(begin)
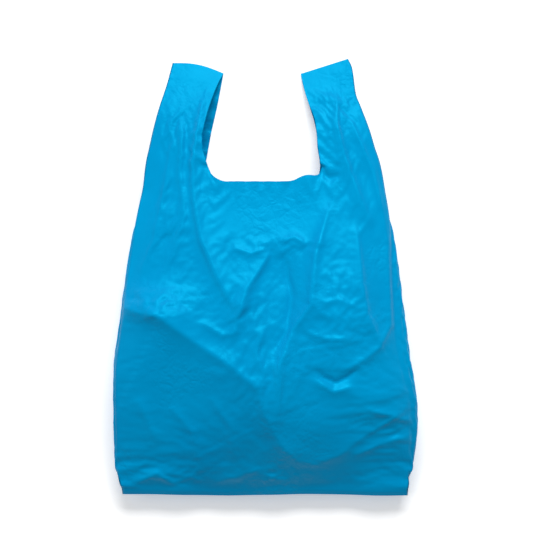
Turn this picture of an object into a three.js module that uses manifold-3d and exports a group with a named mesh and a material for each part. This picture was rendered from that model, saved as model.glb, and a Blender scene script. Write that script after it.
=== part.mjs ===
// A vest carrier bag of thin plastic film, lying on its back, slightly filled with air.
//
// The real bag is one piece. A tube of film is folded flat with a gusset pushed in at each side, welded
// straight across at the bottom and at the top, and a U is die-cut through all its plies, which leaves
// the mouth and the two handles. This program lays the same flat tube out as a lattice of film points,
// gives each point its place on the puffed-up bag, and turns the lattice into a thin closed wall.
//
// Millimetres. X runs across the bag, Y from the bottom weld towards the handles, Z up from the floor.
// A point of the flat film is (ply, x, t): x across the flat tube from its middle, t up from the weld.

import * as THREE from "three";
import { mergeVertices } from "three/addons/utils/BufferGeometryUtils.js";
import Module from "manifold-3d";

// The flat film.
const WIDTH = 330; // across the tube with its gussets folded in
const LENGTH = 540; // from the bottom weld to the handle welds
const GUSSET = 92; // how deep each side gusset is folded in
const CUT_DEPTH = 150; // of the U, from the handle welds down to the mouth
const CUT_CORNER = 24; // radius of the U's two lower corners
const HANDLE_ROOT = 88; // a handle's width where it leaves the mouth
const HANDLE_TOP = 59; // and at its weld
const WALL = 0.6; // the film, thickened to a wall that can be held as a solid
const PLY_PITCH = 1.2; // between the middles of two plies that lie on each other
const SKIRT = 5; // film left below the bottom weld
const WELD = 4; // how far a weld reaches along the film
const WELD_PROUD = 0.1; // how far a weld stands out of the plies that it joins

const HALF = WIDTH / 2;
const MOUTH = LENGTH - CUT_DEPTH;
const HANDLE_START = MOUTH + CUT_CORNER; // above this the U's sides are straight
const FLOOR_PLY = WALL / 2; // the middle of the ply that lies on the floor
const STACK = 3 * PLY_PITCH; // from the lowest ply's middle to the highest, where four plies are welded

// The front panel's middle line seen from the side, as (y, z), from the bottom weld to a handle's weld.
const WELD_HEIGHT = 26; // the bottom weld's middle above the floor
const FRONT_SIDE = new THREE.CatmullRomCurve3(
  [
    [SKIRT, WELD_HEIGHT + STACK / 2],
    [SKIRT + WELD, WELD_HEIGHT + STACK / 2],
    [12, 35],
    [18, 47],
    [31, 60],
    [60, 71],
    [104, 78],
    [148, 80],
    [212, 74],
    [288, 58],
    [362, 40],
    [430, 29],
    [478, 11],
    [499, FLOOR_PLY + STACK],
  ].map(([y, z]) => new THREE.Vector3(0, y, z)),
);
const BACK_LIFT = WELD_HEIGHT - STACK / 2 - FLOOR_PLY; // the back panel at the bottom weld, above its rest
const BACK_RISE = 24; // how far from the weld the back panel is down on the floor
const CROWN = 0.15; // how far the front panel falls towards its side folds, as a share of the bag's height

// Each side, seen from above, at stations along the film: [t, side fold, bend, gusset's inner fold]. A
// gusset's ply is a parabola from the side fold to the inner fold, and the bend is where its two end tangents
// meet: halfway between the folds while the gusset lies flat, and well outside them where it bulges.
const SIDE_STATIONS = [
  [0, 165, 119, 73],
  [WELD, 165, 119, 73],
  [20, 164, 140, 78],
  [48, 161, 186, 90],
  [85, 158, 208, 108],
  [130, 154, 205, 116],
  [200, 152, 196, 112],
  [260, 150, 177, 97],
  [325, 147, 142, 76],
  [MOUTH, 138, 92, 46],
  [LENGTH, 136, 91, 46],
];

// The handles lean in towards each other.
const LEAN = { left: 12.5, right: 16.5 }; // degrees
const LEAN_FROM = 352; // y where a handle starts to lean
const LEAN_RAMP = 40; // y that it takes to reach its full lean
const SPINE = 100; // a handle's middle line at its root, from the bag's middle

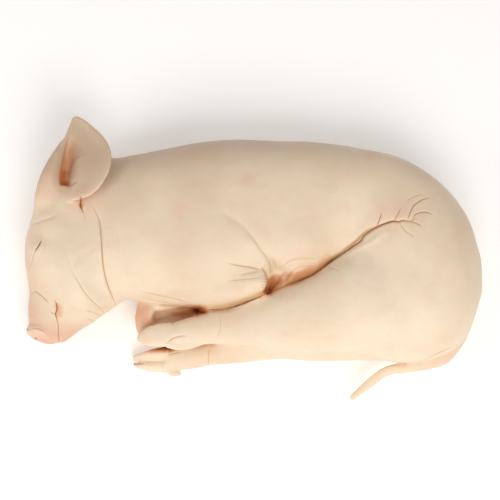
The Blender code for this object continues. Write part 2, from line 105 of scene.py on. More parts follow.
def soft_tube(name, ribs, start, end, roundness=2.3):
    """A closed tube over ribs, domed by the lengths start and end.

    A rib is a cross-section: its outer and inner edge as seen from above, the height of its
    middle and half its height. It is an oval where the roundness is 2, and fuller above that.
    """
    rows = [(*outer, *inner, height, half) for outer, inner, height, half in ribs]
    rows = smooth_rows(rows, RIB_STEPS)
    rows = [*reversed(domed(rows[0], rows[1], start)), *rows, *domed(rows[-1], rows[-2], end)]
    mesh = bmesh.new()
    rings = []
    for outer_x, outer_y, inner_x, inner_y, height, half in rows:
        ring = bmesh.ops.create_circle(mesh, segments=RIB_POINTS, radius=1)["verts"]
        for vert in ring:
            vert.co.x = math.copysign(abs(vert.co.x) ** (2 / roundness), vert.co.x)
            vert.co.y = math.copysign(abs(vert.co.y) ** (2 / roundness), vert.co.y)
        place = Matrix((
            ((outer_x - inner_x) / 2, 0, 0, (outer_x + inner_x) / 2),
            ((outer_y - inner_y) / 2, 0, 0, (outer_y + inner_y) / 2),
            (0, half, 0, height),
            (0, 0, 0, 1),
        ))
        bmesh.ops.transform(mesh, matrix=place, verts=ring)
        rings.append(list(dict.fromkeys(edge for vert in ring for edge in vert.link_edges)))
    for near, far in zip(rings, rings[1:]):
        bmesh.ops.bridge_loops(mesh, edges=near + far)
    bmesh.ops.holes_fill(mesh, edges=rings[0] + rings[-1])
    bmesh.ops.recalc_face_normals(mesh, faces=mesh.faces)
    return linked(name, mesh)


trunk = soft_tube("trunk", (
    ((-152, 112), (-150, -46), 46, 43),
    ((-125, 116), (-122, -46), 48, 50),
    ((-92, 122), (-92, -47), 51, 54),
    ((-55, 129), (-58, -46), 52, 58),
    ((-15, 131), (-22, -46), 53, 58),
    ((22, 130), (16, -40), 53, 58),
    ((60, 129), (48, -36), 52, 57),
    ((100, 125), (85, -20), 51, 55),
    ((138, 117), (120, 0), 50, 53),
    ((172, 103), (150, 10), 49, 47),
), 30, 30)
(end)
DIRECTIVE: From the records above, extract each line exactly as shown.

RESULT OF THIS EXERCISE:
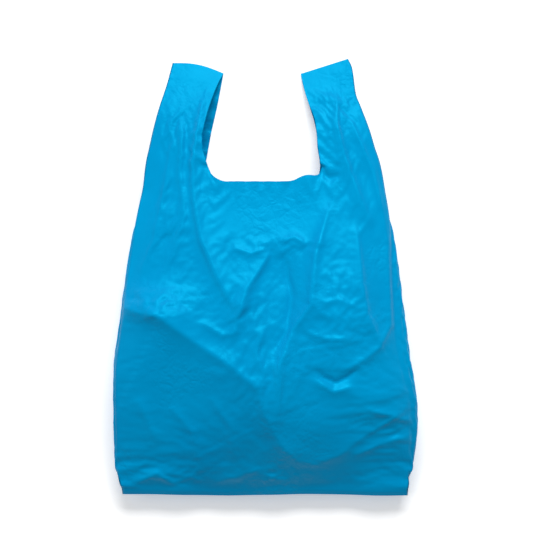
Turn this picture of an object into a three.js module that uses manifold-3d and exports a group with a named mesh and a material for each part. This picture was rendered from that model, saved as model.glb, and a Blender scene script. Write that script after it.
=== part.mjs ===
// A vest carrier bag of thin plastic film, lying on its back, slightly filled with air.
//
// The real bag is one piece. A tube of film is folded flat with a gusset pushed in at each side, welded
// straight across at the bottom and at the top, and a U is die-cut through all its plies, which leaves
// the mouth and the two handles. This program lays the same flat tube out as a lattice of film points,
// gives each point its place on the puffed-up bag, and turns the lattice into a thin closed wall.
//
// Millimetres. X runs across the bag, Y from the bottom weld towards the handles, Z up from the floor.
// A point of the flat film is (ply, x, t): x across the flat tube from its middle, t up from the weld.

import * as THREE from "three";
import { mergeVertices } from "three/addons/utils/BufferGeometryUtils.js";
import Module from "manifold-3d";

// The flat film.
const WIDTH = 330; // across the tube with its gussets folded in
const LENGTH = 540; // from the bottom weld to the handle welds
const GUSSET = 92; // how deep each side gusset is folded in
const CUT_DEPTH = 150; // of the U, from the handle welds down to the mouth
const CUT_CORNER = 24; // radius of the U's two lower corners
const HANDLE_ROOT = 88; // a handle's width where it leaves the mouth
const HANDLE_TOP = 59; // and at its weld
const WALL = 0.6; // the film, thickened to a wall that can be held as a solid
const PLY_PITCH = 1.2; // between the middles of two plies that lie on each other
const SKIRT = 5; // film left below the bottom weld
const WELD = 4; // how far a weld reaches along the film
const WELD_PROUD = 0.1; // how far a weld stands out of the plies that it joins

const HALF = WIDTH / 2;
const MOUTH = LENGTH - CUT_DEPTH;
const HANDLE_START = MOUTH + CUT_CORNER; // above this the U's sides are straight
const FLOOR_PLY = WALL / 2; // the middle of the ply that lies on the floor
const STACK = 3 * PLY_PITCH; // from the lowest ply's middle to the highest, where four plies are welded

// The front panel's middle line seen from the side, as (y, z), from the bottom weld to a handle's weld.
const WELD_HEIGHT = 26; // the bottom weld's middle above the floor
const FRONT_SIDE = new THREE.CatmullRomCurve3(
  [
    [SKIRT, WELD_HEIGHT + STACK / 2],
    [SKIRT + WELD, WELD_HEIGHT + STACK / 2],
    [12, 35],
    [18, 47],
    [31, 60],
    [60, 71],
    [104, 78],
    [148, 80],
    [212, 74],
    [288, 58],
    [362, 40],
    [430, 29],
    [478, 11],
    [499, FLOOR_PLY + STACK],
  ].map(([y, z]) => new THREE.Vector3(0, y, z)),
);
const BACK_LIFT = WELD_HEIGHT - STACK / 2 - FLOOR_PLY; // the back panel at the bottom weld, above its rest
const BACK_RISE = 24; // how far from the weld the back panel is down on the floor
const CROWN = 0.15; // how far the front panel falls towards its side folds, as a share of the bag's height

// Each side, seen from above, at stations along the film: [t, side fold, bend, gusset's inner fold]. A
// gusset's ply is a parabola from the side fold to the inner fold, and the bend is where its two end tangents
// meet: halfway between the folds while the gusset lies flat, and well outside them where it bulges.
const SIDE_STATIONS = [
  [0, 165, 119, 73],
  [WELD, 165, 119, 73],
  [20, 164, 140, 78],
  [48, 161, 186, 90],
  [85, 158, 208, 108],
  [130, 154, 205, 116],
  [200, 152, 196, 112],
  [260, 150, 177, 97],
  [325, 147, 142, 76],
  [MOUTH, 138, 92, 46],
  [LENGTH, 136, 91, 46],
];

// The handles lean in towards each other.
const LEAN = { left: 12.5, right: 16.5 }; // degrees
const LEAN_FROM = 352; // y where a handle starts to lean
const LEAN_RAMP = 40; // y that it takes to reach its full lean
const SPINE = 100; // a handle's middle line at its root, from the bag's middle

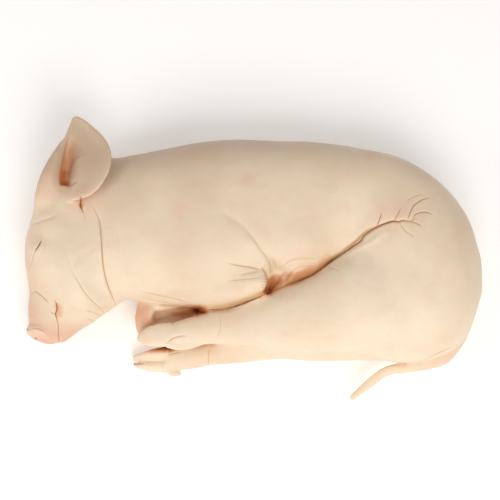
The Blender code for this object continues. Write part 2, from line 105 of scene.py on. More parts follow.
def soft_tube(name, ribs, start, end, roundness=2.3):
    """A closed tube over ribs, domed by the lengths start and end.

    A rib is a cross-section: its outer and inner edge as seen from above, the height of its
    middle and half its height. It is an oval where the roundness is 2, and fuller above that.
    """
    rows = [(*outer, *inner, height, half) for outer, inner, height, half in ribs]
    rows = smooth_rows(rows, RIB_STEPS)
    rows = [*reversed(domed(rows[0], rows[1], start)), *rows, *domed(rows[-1], rows[-2], end)]
    mesh = bmesh.new()
    rings = []
    for outer_x, outer_y, inner_x, inner_y, height, half in rows:
        ring = bmesh.ops.create_circle(mesh, segments=RIB_POINTS, radius=1)["verts"]
        for vert in ring:
            vert.co.x = math.copysign(abs(vert.co.x) ** (2 / roundness), vert.co.x)
            vert.co.y = math.copysign(abs(vert.co.y) ** (2 / roundness), vert.co.y)
        place = Matrix((
            ((outer_x - inner_x) / 2, 0, 0, (outer_x + inner_x) / 2),
            ((outer_y - inner_y) / 2, 0, 0, (outer_y + inner_y) / 2),
            (0, half, 0, height),
            (0, 0, 0, 1),
        ))
        bmesh.ops.transform(mesh, matrix=place, verts=ring)
        rings.append(list(dict.fromkeys(edge for vert in ring for edge in vert.link_edges)))
    for near, far in zip(rings, rings[1:]):
        bmesh.ops.bridge_loops(mesh, edges=near + far)
    bmesh.ops.holes_fill(mesh, edges=rings[0] + rings[-1])
    bmesh.ops.recalc_face_normals(mesh, faces=mesh.faces)
    return linked(name, mesh)


trunk = soft_tube("trunk", (
    ((-152, 112), (-150, -46), 46, 43),
    ((-125, 116), (-122, -46), 48, 50),
    ((-92, 122), (-92, -47), 51, 54),
    ((-55, 129), (-58, -46), 52, 58),
    ((-15, 131), (-22, -46), 53, 58),
    ((22, 130), (16, -40), 53, 58),
    ((60, 129), (48, -36), 52, 57),
    ((100, 125), (85, -20), 51, 55),
    ((138, 117), (120, 0), 50, 53),
    ((172, 103), (150, 10), 49, 47),
), 30, 30)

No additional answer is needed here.